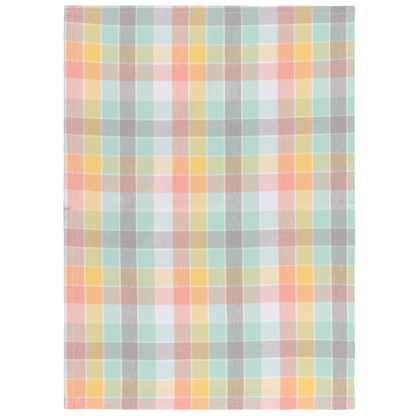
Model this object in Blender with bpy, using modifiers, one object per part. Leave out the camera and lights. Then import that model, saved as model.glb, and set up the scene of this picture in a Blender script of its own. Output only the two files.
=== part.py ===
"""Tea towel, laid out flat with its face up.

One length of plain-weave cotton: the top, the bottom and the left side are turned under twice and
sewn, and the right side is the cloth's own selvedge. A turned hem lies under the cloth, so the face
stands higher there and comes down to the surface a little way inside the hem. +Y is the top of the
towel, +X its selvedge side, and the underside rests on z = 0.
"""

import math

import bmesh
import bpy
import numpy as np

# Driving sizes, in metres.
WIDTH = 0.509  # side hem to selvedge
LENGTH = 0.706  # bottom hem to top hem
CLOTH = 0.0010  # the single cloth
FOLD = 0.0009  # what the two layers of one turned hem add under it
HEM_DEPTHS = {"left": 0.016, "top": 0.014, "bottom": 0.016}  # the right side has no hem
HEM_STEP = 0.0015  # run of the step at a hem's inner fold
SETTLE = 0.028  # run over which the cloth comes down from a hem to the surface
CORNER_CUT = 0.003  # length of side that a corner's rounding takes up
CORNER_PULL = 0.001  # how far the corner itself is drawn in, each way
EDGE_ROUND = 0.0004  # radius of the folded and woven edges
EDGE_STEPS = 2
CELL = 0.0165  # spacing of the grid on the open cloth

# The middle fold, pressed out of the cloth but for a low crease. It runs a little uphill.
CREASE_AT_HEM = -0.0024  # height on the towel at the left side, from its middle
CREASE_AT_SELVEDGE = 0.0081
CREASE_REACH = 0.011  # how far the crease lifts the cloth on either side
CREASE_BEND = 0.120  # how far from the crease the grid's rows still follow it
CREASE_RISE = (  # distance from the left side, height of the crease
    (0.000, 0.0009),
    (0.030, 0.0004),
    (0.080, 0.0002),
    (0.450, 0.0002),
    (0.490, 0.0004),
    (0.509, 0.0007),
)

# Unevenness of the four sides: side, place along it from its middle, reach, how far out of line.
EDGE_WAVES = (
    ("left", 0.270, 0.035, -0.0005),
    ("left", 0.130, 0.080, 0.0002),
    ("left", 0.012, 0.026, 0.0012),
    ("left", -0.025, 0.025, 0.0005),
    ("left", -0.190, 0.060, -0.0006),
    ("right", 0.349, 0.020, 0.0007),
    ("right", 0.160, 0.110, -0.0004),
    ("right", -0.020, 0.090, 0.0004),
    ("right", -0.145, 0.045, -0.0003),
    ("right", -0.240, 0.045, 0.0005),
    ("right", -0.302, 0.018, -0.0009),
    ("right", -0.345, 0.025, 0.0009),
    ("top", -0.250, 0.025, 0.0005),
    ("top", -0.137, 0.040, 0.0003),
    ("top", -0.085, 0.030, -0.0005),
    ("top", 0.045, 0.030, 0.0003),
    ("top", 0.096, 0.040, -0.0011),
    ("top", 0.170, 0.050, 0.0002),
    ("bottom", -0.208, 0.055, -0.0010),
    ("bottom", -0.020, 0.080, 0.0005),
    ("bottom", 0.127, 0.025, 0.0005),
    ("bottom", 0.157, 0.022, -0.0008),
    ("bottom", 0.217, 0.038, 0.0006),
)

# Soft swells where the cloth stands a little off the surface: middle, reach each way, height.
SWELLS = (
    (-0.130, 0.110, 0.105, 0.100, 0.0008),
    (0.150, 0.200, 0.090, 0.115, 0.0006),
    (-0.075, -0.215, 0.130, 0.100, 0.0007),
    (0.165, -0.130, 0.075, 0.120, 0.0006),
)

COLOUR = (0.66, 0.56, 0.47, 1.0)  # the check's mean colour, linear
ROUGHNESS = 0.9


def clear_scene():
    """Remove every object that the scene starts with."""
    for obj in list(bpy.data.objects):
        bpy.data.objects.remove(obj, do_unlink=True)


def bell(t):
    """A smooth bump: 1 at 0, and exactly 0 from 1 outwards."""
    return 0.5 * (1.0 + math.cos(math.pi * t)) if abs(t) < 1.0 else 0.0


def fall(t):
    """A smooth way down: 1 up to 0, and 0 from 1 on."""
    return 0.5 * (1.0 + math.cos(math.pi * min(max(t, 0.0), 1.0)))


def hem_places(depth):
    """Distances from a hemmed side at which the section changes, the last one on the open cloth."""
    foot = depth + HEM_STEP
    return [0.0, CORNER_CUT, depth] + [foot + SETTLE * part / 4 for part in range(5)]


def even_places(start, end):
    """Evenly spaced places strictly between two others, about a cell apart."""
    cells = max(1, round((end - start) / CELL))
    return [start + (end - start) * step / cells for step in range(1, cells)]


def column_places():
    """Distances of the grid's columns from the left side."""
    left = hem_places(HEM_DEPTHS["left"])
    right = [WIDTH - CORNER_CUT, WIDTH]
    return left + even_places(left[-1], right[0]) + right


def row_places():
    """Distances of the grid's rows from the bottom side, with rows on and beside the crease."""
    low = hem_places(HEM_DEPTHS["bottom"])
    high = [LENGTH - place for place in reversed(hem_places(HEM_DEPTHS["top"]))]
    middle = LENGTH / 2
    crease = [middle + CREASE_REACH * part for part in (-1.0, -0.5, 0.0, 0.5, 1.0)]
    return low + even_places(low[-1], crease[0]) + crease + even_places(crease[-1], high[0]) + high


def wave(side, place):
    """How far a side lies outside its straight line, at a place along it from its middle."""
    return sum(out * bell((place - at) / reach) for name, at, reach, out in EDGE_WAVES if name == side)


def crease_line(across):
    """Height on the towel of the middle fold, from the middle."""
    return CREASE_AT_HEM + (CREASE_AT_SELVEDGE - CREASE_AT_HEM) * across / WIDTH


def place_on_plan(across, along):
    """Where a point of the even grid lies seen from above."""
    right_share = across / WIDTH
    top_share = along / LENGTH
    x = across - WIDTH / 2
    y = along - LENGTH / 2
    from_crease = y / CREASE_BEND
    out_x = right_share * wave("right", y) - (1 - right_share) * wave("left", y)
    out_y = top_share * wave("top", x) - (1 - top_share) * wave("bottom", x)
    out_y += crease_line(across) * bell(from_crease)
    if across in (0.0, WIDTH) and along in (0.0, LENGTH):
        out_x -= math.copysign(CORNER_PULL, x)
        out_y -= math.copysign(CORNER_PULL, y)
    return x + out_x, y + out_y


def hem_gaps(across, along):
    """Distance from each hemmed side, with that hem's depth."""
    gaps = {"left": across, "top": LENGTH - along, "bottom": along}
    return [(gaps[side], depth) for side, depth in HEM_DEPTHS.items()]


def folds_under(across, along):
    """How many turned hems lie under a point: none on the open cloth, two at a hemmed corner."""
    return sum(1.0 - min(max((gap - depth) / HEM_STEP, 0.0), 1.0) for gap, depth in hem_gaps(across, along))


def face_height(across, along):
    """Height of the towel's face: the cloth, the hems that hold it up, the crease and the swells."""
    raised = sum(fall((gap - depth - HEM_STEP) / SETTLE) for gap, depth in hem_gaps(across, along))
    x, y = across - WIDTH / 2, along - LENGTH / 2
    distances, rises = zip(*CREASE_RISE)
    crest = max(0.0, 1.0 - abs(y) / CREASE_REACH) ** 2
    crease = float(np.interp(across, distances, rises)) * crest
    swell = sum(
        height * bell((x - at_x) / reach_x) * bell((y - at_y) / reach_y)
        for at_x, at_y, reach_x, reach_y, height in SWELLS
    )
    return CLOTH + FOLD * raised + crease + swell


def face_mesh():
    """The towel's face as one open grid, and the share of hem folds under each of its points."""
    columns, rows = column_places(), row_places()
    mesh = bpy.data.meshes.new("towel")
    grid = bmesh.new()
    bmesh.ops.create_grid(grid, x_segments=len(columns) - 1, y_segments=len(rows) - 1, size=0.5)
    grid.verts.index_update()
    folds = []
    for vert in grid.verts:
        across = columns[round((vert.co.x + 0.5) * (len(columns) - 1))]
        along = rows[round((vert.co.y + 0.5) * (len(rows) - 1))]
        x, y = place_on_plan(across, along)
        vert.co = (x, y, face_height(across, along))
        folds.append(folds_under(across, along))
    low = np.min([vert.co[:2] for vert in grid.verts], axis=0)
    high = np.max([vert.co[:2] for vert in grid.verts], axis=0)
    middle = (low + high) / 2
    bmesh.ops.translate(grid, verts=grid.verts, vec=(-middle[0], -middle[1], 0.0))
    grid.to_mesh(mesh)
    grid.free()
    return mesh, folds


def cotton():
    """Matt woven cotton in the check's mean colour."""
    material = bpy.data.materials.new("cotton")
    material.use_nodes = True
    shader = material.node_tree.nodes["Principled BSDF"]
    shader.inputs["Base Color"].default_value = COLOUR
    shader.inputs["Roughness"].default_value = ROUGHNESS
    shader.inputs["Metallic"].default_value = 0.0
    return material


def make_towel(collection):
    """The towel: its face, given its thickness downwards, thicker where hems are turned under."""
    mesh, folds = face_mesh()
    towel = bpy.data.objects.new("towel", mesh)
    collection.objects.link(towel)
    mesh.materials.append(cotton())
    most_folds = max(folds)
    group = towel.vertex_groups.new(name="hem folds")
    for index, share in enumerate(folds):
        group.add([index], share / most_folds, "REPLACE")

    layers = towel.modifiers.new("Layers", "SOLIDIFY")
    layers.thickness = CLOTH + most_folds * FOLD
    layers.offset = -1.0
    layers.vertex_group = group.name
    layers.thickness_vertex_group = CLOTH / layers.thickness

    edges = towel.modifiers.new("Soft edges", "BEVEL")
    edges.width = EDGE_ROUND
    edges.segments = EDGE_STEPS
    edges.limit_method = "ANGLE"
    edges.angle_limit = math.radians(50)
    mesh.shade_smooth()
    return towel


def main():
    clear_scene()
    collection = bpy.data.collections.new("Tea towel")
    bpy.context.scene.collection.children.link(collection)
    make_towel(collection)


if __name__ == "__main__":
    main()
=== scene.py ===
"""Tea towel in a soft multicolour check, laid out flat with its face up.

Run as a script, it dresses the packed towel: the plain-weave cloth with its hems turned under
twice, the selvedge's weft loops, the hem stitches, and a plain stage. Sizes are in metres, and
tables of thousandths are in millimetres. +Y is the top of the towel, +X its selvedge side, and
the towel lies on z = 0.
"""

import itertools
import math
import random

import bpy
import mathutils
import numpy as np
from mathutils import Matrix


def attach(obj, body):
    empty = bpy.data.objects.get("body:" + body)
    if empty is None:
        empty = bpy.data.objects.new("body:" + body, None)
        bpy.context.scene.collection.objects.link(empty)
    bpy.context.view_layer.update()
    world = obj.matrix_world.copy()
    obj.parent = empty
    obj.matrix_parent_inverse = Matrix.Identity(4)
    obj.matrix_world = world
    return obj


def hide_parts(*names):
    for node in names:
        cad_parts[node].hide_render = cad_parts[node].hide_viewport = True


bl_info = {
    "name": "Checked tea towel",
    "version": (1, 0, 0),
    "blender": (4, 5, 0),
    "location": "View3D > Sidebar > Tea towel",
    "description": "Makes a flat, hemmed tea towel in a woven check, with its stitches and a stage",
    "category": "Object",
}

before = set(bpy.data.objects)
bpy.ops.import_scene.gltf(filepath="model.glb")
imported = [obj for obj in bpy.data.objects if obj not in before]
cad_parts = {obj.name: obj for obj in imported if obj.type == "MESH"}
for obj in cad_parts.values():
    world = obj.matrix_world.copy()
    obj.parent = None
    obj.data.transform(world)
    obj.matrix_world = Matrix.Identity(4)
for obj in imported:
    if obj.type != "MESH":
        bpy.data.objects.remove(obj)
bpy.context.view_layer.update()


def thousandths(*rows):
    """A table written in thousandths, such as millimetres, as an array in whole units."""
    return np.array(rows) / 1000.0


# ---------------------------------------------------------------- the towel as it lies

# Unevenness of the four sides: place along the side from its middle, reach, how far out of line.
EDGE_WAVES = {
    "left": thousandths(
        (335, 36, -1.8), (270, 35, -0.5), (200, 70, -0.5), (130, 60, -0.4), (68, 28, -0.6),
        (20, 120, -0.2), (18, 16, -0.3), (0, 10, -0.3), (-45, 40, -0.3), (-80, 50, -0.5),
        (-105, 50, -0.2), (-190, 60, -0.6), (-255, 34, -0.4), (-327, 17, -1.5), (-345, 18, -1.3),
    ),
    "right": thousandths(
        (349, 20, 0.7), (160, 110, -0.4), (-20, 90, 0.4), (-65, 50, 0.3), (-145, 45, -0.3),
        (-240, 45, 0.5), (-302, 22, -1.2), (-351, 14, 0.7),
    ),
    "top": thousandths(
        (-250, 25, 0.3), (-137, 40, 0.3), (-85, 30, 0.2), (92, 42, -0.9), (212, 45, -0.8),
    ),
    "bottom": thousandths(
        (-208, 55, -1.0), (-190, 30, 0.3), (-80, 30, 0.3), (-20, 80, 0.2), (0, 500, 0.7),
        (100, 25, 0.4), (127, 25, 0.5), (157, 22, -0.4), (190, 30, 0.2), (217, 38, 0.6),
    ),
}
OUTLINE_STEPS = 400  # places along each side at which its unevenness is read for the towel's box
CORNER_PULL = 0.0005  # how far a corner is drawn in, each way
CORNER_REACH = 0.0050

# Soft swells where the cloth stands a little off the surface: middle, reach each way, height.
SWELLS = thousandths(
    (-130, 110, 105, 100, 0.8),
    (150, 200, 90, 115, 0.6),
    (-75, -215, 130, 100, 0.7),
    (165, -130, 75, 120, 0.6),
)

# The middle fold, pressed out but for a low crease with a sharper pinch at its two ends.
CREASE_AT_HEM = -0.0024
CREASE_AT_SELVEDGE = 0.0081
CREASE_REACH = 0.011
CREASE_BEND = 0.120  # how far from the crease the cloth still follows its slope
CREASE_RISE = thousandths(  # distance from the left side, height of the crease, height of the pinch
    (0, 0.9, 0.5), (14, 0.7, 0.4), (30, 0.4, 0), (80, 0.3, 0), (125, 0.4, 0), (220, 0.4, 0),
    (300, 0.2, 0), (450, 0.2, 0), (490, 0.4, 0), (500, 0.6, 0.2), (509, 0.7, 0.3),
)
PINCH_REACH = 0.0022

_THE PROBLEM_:
Take the lines above from the first through the one containing "towel, laid out flat with its face up." and reproduce them exactly; include nothing else.

_RESULT OF THIS TASK_:
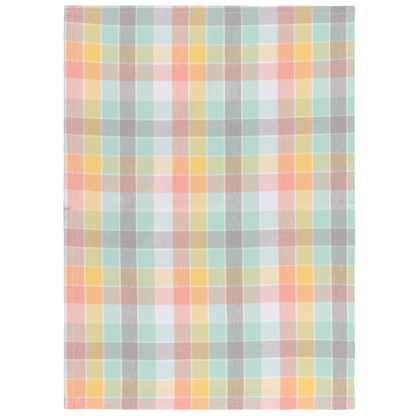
Model this object in Blender with bpy, using modifiers, one object per part. Leave out the camera and lights. Then import that model, saved as model.glb, and set up the scene of this picture in a Blender script of its own. Output only the two files.
=== part.py ===
"""Tea towel, laid out flat with its face up.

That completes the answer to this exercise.